Dealing with ideas formed through intuition and requirements
From the viewpoint of a researcher, it's common to assume that after understanding the reasons behind user problems (the whys) they can jump straight to figuring out solutions (the how). However, it's necessary to deal with ideas formed through intuition alongside the requirements. No matter how much thought is put into the reasons behind user problems (the whys), without meeting requirements such as business strategy and system specifications, these solutions cannot be implemented. Furthermore, there may also be times when inspiration comes from observations made during usability testing (the facts). Often these are ideas that researchers come up based on their experience and can be hard to ignore. However, instead of simply adopting those ideas, working through the causes (the why) and requirements before thinking about solutions (the how) and doing some fine-tuning will enable creation of designs that solve user problems.
Examples of designs based on intuition
- can the total price be shown directly on the "select a car" page?
- the pages are repetitive. It seems like the content on the options page can be reduced, and users can be shown the total price directly.
Examples of business strategy and system specifications
- the target users, which included those who were recruited for the tests, are those who don't fuss over car specifications.

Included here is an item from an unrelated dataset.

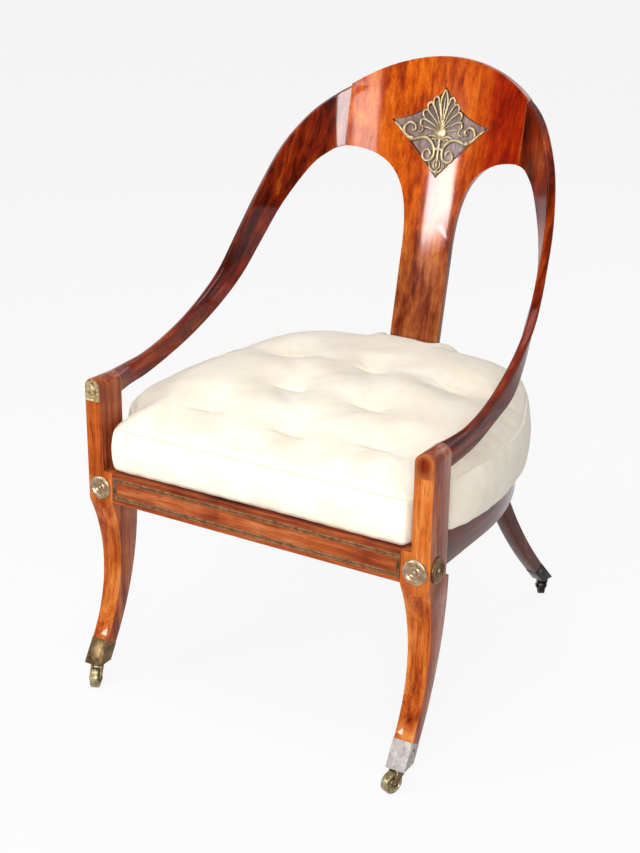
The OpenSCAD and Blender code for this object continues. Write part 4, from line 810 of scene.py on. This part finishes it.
def valleyDepth(spot, tufts):
    # the deepest pull towards a tuft or the lines between neighbouring tufts
    deepest = 0.0
    wide, deep = squab["tuftReach"]
    for one in tufts:
        off = math.hypot((spot.x - one.x) / wide, (spot.y - one.y) / deep)
        deepest = max(deepest, squab["tuftDepth"] * math.exp(-off ** 1.5))
    valley = 0.0
    for a, b in squab["valleys"]:
        start, step = tufts[a], tufts[b] - tufts[a]
        share = min(1.0, max(0.0, (spot - start).dot(step) / step.length_squared))
        off = (spot - start - step * share).length
        row = abs(step.y) < 0.03
        half = squab["valleyMiddle"]
        pull = (1.0 if row else squab["valleyAslant"]) * (half + (1 - half) * abs(2 * share - 1))
        valley = max(valley, pull * squab["valleyDepth"] * math.exp(-(off / squab["valleyReach"]) ** 2))
    return max(deepest, valley)


def squabShell(tree):
    centre = Vector((squab["centre"][0], squab["centre"][1], 0))

    def reach(angle, height):
        # above the lowest tuft the sides are carried on up, along the lean of the splat
        level = min(height, squab["rayTop"])
        start = Vector((centre.x, centre.y, level))
        hit = tree.ray_cast(start, Vector((math.cos(angle), math.sin(angle), 0)))
        leans = math.sin(angle) > 0 and abs(math.cos(angle)) < squab["leanShare"]
        lean = hollow["slope"] if leans else 0.0
        return (hit[0] - start).length - squab["inside"] + lean * (height - level)

    def seamAt(angle, y):
        # the seam runs up where the pad leans on the splat
        if math.sin(angle) <= 0:
            return squabSeam(y)
        lift = ease((squab["splatShare"] - abs(math.cos(angle))) / squab["splatBlend"])
        return squabSeam(y) + (squab["atSplat"] - squabSeam(y)) * lift

    middle = squab["base"] + squab["probe"]
    outline = []
    for i in range(squab["rays"]):
        angle = math.radians(squab["corners"][0]) + math.tau * i / squab["rays"]
        outline.append((angle, reach(angle, middle)))
    spots = [Vector((math.cos(a), math.sin(a))) * r for a, r in outline]
    walked = [0.0]
    for a, b in zip(spots, spots[1:] + spots[:1]):
        walked.append(walked[-1] + (b - a).length)
    corners = [round((c - squab["corners"][0]) / 360 * squab["rays"]) for c in squab["corners"]]
    corners.append(squab["rays"])
    angles = []
    counts = (squab["along"], squab["across"]) * 2
    for side, count in enumerate(counts):
        low, high = walked[corners[side]], walked[corners[side + 1]]
        for k in range(count):
            want = low + (high - low) * k / count
            i = int(np.searchsorted(walked, want, side="right")) - 1
            share = (want - walked[i]) / max(1e-9, walked[i + 1] - walked[i])
            angles.append(outline[0][0] + math.tau * (i + share) / squab["rays"])
    tufts = squabTufts()

    def crown(spot):
        way = spot - centre
        angle = math.atan2(way.y, way.x)
        seam = seamAt(angle, spot.y)
        edge = reach(angle, seam)
        if math.sin(angle) > 0 and abs(math.cos(angle)) < squab["splatShare"]:
            edge = max(edge, (squab["backY"] - centre.y) / math.sin(angle))
        share = min(1.0, Vector((way.x, way.y)).length / edge)
        front, side, back = squab["crownPower"]
        facing = math.sin(angle)
        power = side + (back - side) * ease(facing) + (front - side) * ease(-facing)
        high = squab["proud"] * ease((spot.y - squab["frontY"]) / squab["depth"] / squab["proudFrom"])
        swell = (squab["top"] + high - squab["below"] - seam) * (1 - share ** power)
        return seam + swell - valleyDepth(Vector((spot.x, spot.y)), tufts)

    rings = []
    for share in squab["borderShares"] + (1.0,):
        ring = []
        for angle in angles:
            way = Vector((math.cos(angle), math.sin(angle), 0))
            edge = centre + way * reach(angle, middle)
            seam = seamAt(angle, edge.y)
            foot = squab["base"] + squab["clear"]
            height = foot + share * (seam - foot)
            ring.append(centre + way * reach(angle, height) + Vector((0, 0, height)))
        rings.append(ring)

    def filled(ring, rise):
        # the four sides of a ring blended over a grid, with rise giving each point's height
        a, c = squab["along"], squab["across"]
        right = [ring[i] for i in range(a + 1)]
        back = [ring[a + i] for i in range(c + 1)]
        left = [ring[(a + c + i) % len(ring)] for i in range(a + 1)]
        front = [ring[(2 * a + c + i) % len(ring)] for i in range(c + 1)]
        back, left = back[::-1], left[::-1]
        grid = {}
        for i in range(c + 1):
            u = i / c
            for j in range(a + 1):
                v = j / a
                spot = (front[i] * (1 - v) + back[i] * v + left[j] * (1 - u) + right[j] * u
                        - (front[0] * (1 - u) * (1 - v) + front[c] * u * (1 - v)
                           + back[0] * (1 - u) * v + back[c] * u * v))
                if 0 < i < c and 0 < j < a:
                    spot.z = rise(spot)
                grid[i, j] = spot
        return grid

    def underside(spot):
        return squab["base"] + squab["clear"] / 2

    return rings, filled(rings[-1], crown), filled(rings[0], underside)


def sewSquab():
    solid = frame["nodes"]["seat_cushion"].data
    tree = BVHTree.FromPolygons([v.co for v in solid.vertices], [tuple(p.vertices) for p in solid.polygons])
    rings, topGrid, baseGrid = squabShell(tree)
    a, c = squab["along"], squab["across"]
    count = len(rings[0])
    last = len(rings) - 1
    spots, index = [], {}

    def edgeOf(i, j):
        # the ring's own vertex for a point on the grid's edge
        if i == c and j < a:
            return j
        if j == a and i > 0:
            return a + (c - i)
        if i == 0 and j > 0:
            return a + c + (a - j)
        if j == 0 and i < c:
            return (2 * a + c + i) % count
        return None

    for k, ring in enumerate(rings):
        for n, spot in enumerate(ring):
            index["ring", k, n] = len(spots)
            spots.append(spot)
    for name, grid, k in (("top", topGrid, last), ("base", baseGrid, 0)):
        for (i, j), spot in grid.items():
            n = edgeOf(i, j)
            if n is not None:
                index[name, i, j] = index["ring", k, n]
            else:
                index[name, i, j] = len(spots)
                spots.append(spot)
    faces = []
    for i in range(c):
        for j in range(a):
            square = [(i, j), (i + 1, j), (i + 1, j + 1), (i, j + 1)]
            faces.append([index["top", *p] for p in square])
            faces.append([index["base", *p] for p in square[::-1]])
    for k in range(last):
        for n in range(count):
            m = (n + 1) % count
            faces.append([index["ring", k, n], index["ring", k, m], index["ring", k + 1, m],
                          index["ring", k + 1, n]])
    mesh = bpy.data.meshes.new("squabCloth")
    mesh.from_pydata(spots, [], faces)
    seamRing = [index["ring", last, n] for n in range(count)]
    seam = set(seamRing)
    crisp = mesh.attributes.new("crease_edge", "FLOAT", "EDGE")
    crisp.data.foreach_set("value", [0.9 if set(e.vertices) <= seam else 0.0 for e in mesh.edges])
    pad = bpy.data.objects.new("squab_cushion", mesh)
    bpy.context.scene.collection.objects.link(pad)
    selectOnly(pad)
    tufts = squabTufts()
    held = [index["ring", k, n] for k in (0, last) for n in range(count)]
    held += [index["base", i, j] for i in range(c + 1) for j in range(a + 1)]
    for i in range(1, c):
        for j in range(1, a):
            spot = topGrid[i, j]
            if min((Vector((spot.x, spot.y)) - one).length for one in tufts) < squab["tuftHold"]:
                held.append(index["top", i, j])
    swellSquab(pad, sorted(set(held)), [Vector(p) for p in spots])
    keepInside(pad, tree)
    groove = pad.vertex_groups.new(name="seam")
    groove.add(seamRing, 1.0, "REPLACE")
    bpy.ops.object.modifier_add(type="SUBSURF")
    smooth = pad.modifiers[-1]
    smooth.levels = smooth.render_levels = 2
    bpy.ops.object.modifier_apply(modifier=smooth.name)
    drawCreases(pad, tufts)
    bpy.ops.object.shade_smooth()
    pad.vertex_groups.clear()
    pad.data.materials.append(materials["cotton"])
    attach(pad, "squab")
    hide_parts("seat_cushion")


def swellSquab(pad, held, starts):
    # cover blown up from inside, held at its seams, its base and its tufts
    pins = pad.vertex_groups.new(name="pins")
    pins.add(held, 1.0, "REPLACE")
    bpy.ops.object.modifier_add(type="CLOTH")
    cloth = pad.modifiers[-1]
    rules = cloth.settings
    rules.quality = 6
    rules.mass = 0.3
    rules.tension_stiffness = rules.compression_stiffness = 12
    rules.shear_stiffness = 4
    rules.bending_stiffness = 0.3
    rules.effector_weights.gravity = 0
    rules.use_pressure = True
    rules.uniform_pressure_force = squab["pressure"]
    rules.shrink_min = squab["slack"]
    rules.vertex_group_mass = "pins"
    rules.pin_stiffness = 1.0
    cloth.point_cache.frame_start, cloth.point_cache.frame_end = 1, squab["frames"]
    for step in range(1, squab["frames"] + 1):
        bpy.context.scene.frame_set(step)
    bpy.ops.object.modifier_apply(modifier=cloth.name)
    bpy.context.scene.frame_set(1)
    for vertex, start in zip(pad.data.vertices, starts):
        moved = vertex.co - start
        if moved.length > squab["cap"]:
            vertex.co = start + moved.normalized() * squab["cap"]


def keepInside(pad, tree):
    # the border stays this close to the solid's sides, and the crown a little over its top
    most = 0.0005
    for vertex in pad.data.vertices:
        near, normal, face, away = tree.find_nearest(vertex.co)
        if vertex.co.z < squab["rayTop"] and normal.z < 0.4 and (vertex.co - near).dot(normal) > most:
            vertex.co = near + normal * most
        vertex.co.z = min(vertex.co.z, squab["top"] + squab["proud"])


def drawCreases(pad, tufts):
    # one fold across each tuft with short pulled folds round it, and the seam drawn in
    group = pad.vertex_groups["seam"].index
    mesh = pad.data
    depth, half, reach = squab["crease"]
    pulled, mean, varies, limit = squab["pucker"]
    normals = [v.normal.copy() for v in mesh.vertices]
    for vertex, normal in zip(mesh.vertices, normals):
        sewn = max([g.weight for g in vertex.groups if g.group == group], default=0.0)
        push = squab["seamDepth"] * ease(sewn)
        spot = Vector((vertex.co.x, vertex.co.y))
        if vertex.co.z > squab["creaseFrom"] and normal.z > 0.35:
            for number, one in enumerate(tufts):
                way = spot - one
                bow = way.y + 12 * way.x * way.x + 0.1 * math.sin(number * 2.3) * way.x
                push += depth * math.exp(-(bow / half) ** 2 - (way.x / reach) ** 4)
                if way.length < limit:
                    angle = math.atan2(way.y, way.x)
                    lean = 1.7 * number + 0.5 * math.sin(2 * angle + number)
                    wave = 0.5 + 0.5 * math.cos((6 + number % 3) * angle + lean)
                    long = mean + varies * math.sin(3 * angle + 2.1 * number)
                    fade = ease(way.length / 0.012) * math.exp(-(way.length / long) ** 2)
                    push += pulled * wave ** 3 * fade
        vertex.co -= normal * push


sewSquab()
print("cushion sewn and filled")


# Floor, backdrop and light
studio = {
    "paper": "#f6f6f6",
    "paperInLight": "#e4e4e4",
    "floorSide": 90.0,
    "floorGlow": 0.887,                              # share of the floor's tone that no shadow touches
    "ambient": 0.18,
    # what reflections see, from in front of the chair to behind it
    "mirroredFloor": [(0.2, 0.06), (0.5, 1.0)],
    "mirroredRoom": [(0.42, 0.035), (0.75, 0.92)],
}


def makeFloor():
    bpy.ops.mesh.primitive_plane_add(size=studio["floorSide"], location=(0, 0, 0))
    floor = bpy.context.object
    floor.name = "floor"
    material, tree = newMaterial("paperFloor")
    rays = addNode(tree, "LightPath").outputs
    mirror = maths(tree, "MAXIMUM", rays["Is Glossy Ray"], rays["Is Transmission Ray"])
    seen = maths(tree, "MAXIMUM", rays["Is Camera Ray"], mirror)
    matt = addNode(tree, "BsdfDiffuse", {"Color": linear(studio["paperInLight"])})
    # reflections see white paper beside and behind the chair, and a dim room's floor in front of it
    depth = axisOf(tree, addNode(tree, "NewGeometry").outputs["Position"], "Y")
    mirrored = ramp(tree, maths(tree, "MULTIPLY_ADD", depth, 0.5, 0.5), studio["mirroredFloor"])
    shown = blend(tree, rays["Is Glossy Ray"], linear("#ffffff"), mirrored)
    glow = addNode(tree, "Emission", {"Color": shown, "Strength": 1.0})
    share = maths(tree, "MULTIPLY", seen, studio["floorGlow"])
    both = addNode(tree, "MixShader", {0: share, 1: matt.outputs[0], 2: glow.outputs[0]})
    addNode(tree, "OutputMaterial", {"Surface": both.outputs[0]})
    floor.data.materials.append(material)


def makeWorld():
    world = bpy.data.worlds.new("studio")
    bpy.context.scene.world = world
    world.use_nodes = True
    tree = world.node_tree
    tree.nodes.clear()
    rays = addNode(tree, "LightPath").outputs
    seen = maths(tree, "MAXIMUM", rays["Is Camera Ray"], rays["Is Transmission Ray"])
    # reflections see the pale backdrop behind the chair and a dim room in front of it
    depth = axisOf(tree, addNode(tree, "TexCoord").outputs["Generated"], "Y")
    behind = ramp(tree, maths(tree, "MULTIPLY_ADD", depth, 0.5, 0.5), studio["mirroredRoom"])
    ambient = blend(tree, rays["Is Glossy Ray"], (studio["ambient"],) * 3 + (1,), behind)
    colour = blend(tree, seen, ambient, linear(studio["paper"]))
    back = addNode(tree, "Background", {"Color": colour, "Strength": 1.0})
    addNode(tree, "OutputWorld", {"Surface": back.outputs[0]})


softboxes = {
    # angle from the front, angle above the floor, distance, width, height, brightness
    "windowLeft": (-31, 11.9, 3.4, 0.8, 0.36, 34.0),
    "windowRight": (26.5, 18, 3.6, 0.95, 1.0, 22.0),
    "paleWall": (9.5, 15, 3.6, 0.7, 0.8, 9.0),
    "skyPanel": (-5, 74, 3.2, 2.4, 2.0, 3.5),
    "backFill": (165, 28, 3.6, 2.4, 1.6, 1.5),
}


def makeLights():
    middle = Vector((0, 0.15, 0.55))
    for name, (azimuth, height, distance, width, tall, bright) in softboxes.items():
        data = bpy.data.lights.new(name, "AREA")
        data.shape, data.size, data.size_y = "RECTANGLE", width, tall
        data.energy = bright * math.pi * width * tall
        a, e = math.radians(azimuth), math.radians(height)
        way = Vector((math.sin(a) * math.cos(e), -math.cos(a) * math.cos(e), math.sin(e)))
        lamp = bpy.data.objects.new(name, data)
        bpy.context.scene.collection.objects.link(lamp)
        lamp.location = middle + way * distance
        lamp.rotation_mode = "QUATERNION"
        lamp.rotation_quaternion = way.to_track_quat("Z", "Y")


makeFloor()
makeWorld()
makeLights()
bpy.context.scene.view_settings.view_transform = "Standard"
print("stage and lights set")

- in order to ensure the lowest prices, there are only 8 car models.
- competitors show prices by weekly rates. If users want to compare weekly rates with competitors it will be disadvantageous if only total fees are shown, so weekly rates should be kept.
- the UI flow can be changed provided the location, dates, car model selection, and options are kept for fee calculation purposes.
Connecting with design
By integrating the identification and understanding of the why, ideas based on intuition, and requirements, the path to solving the problems (the how) will become clearer. In order to realize the how, make changes to the design by fine-tuning the UI.
Examples of solutions
- clearly show how the rate is calculated (whether the rate is 1 week + any additional days, or 2 weeks)
- help the user to immediately understand the total price by carefully adjusting the interactions between pages. Make the user journey shorter by having the user select car model upfront and putting options and confirmation of details on the same page.
Examples of specific UI improvements
- explain how rates are calculated for the user specified period within the popup box where dates are selected.
- make it possible to select a car model upfront. Leave only the minimum required information and request the user selects from the 8 car models by swiping through their options (keep the weekly rates).
- assuming the options and confirmation of pricing details can be integrated on the review page, show the total fees directly after the first page.
- the form submission button on the first page says "search" currently, but "get rates" will help the user to understand how rates will be calculated.
As can be seen with the above, the proposed solution based on direct user feedback, which was to show the total fees on the car selection page (covered in the first post in this series), is very different from the final suggestions. Because the focus of usability testing is user feedback, which carries much weight, it's easy to fall into the trap of directly implementing user comments into solutions. This often makes solutions too restrictive or impossible to implement due to business or system requirements, in which case the problems that took effort to identify may not be solved. To prevent this, it's important to thoroughly analyze and reason through the context and user ways of thinking behind their words. When business and system requirements are brought to the table, make sure to go back to the root causes, and think flexibly about different possibilities from various angles. In order to achieve a design that solves the user problems found during usability testing, it's essential to fully consider user actions (the facts), ideas formed from intuition, and requirements, rather than merely implementing user feedback directly into solutions.